The sky was beginning to darken when she suddenly opened her eyes again. Morgan saw the transparent black film covering them, which Cedric had told him was a symptom of blackroot addiction. She
sat back up again and drank some of the water. Then she started to talk.

‘I grew up as part of a gathering of families, a “clan” you would call it here. We lived in the foothills of the mountains, real mountains many times higher than the ones here.
We would hunt elk and ox, fight off ettins and wolves and spend the nights in a longhouse, over a deep fire pit, to keep us warm. I was athletic as a child, stronger and more agile than my older
brothers. There were five children, two boys and three girls. We would all share the same bed, a necessity in the cold winters. All I knew of the Empire of Koze were some occasional derogatory
remarks made by my father and uncles. It was seen as distant, and cruel, but nothing more than that. No one had seen an imperial soldier for many, many years.

‘That all changed when I was ten. The main town of the Norvakko people was Palakau, which was sited on a river equidistant from many clans and so was used as a trading post. Not just for
our people, for it sat on a trade route and saw many people from many different lands. I do remember looking at silks, spices, gems and textiles; as a child I thought it truly wonderful and
exciting... That was before my re-education taught me the truth about coveting such idle frivolities. Anyway, when I was nine or ten I travelled there with my father and brothers in order to sell
the hides of creatures we had hunted and killed. There was ettin and troll hide, both of which fetch a high price from outsiders, so we were expecting to make a good profit from their sales. We had
been there two days when the soldiers arrived, dark-skinned men with tall helmets and spears. They rounded everybody up and ordered all female children between eight and twelve to come forward and
stand in a line. Then some soldiers started to walk down the line with a woman wearing black armour. She went from girl to girl saying no, no, no and sending them back to their families. I thought
it was really funny, this woman going from girl to girl for what seemed no reason at all. When my turn came I was poised, ready to run to my father, but she saw me and stopped. She caught hold of
my chin and tilted my face up to look at hers. I remember her grip cold, hard and strong. Then she struck me. It stung but I did not cry. I stared straight back at her, defying her to do it again.
It was just what she was looking for. She just said one word – ‘Her.’ And before I knew it the soldiers started to drag me away. I kicked, struggled, bit and swore, but it was no
use. I was chained, put in a wagon and the door locked. It was my home for the next four weeks.

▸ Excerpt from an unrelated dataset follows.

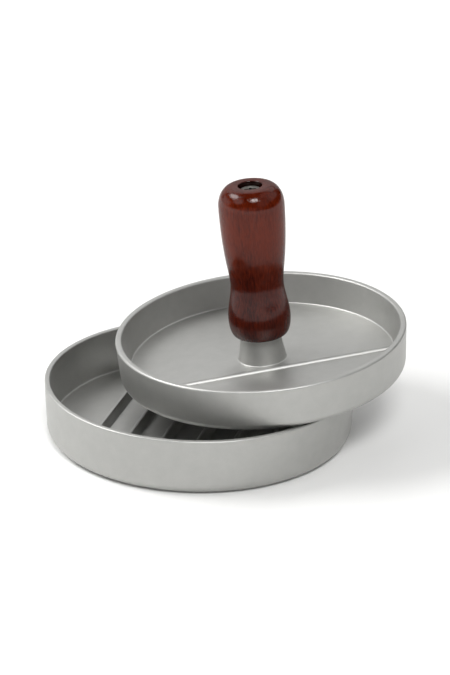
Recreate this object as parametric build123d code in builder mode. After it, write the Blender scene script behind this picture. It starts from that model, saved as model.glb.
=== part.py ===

There were other girls in the wagon with me and more were added as the days passed. They told me that I was to be a bodyguard for the Emperor. It meant nothing to me.’

She stopped and drank some more water. ‘Bored yet?’

‘No,’ said Morgan, ‘you don’t get out of it that easily. Carry on.’

‘The Strekha follow a ten-year cycle. It takes that long to cover the Empire when they recruit. It was just the Emperor’s divine will that I was there when they were; otherwise, I
would never have got to serve.’ She stopped for a second, lost in thought. ‘Anyhow, we were all taken to the Lilac Palace for training. I remember the heat before the wagon door was
opened, and the smell of all those sweating bodies, mine most of all. You have never seen the Lilac Palace, have you? For a girl from a mountain village it was a barely comprehensible megalopolis.
It is huge, built over a dozen islands linked by slender bridges; it has towers twenty or thirty storeys high, all connected by walkways. Nobody knows how many people live there, over fifty
thousand say some and when we got there we were all bottom in the order of importance. We were taken to a series of lightless cells built underground for our training to start. It was just us,
rats, chains, darkness and overseers. For a Strekha, training takes five or six years and we do not see natural light again until it is completed.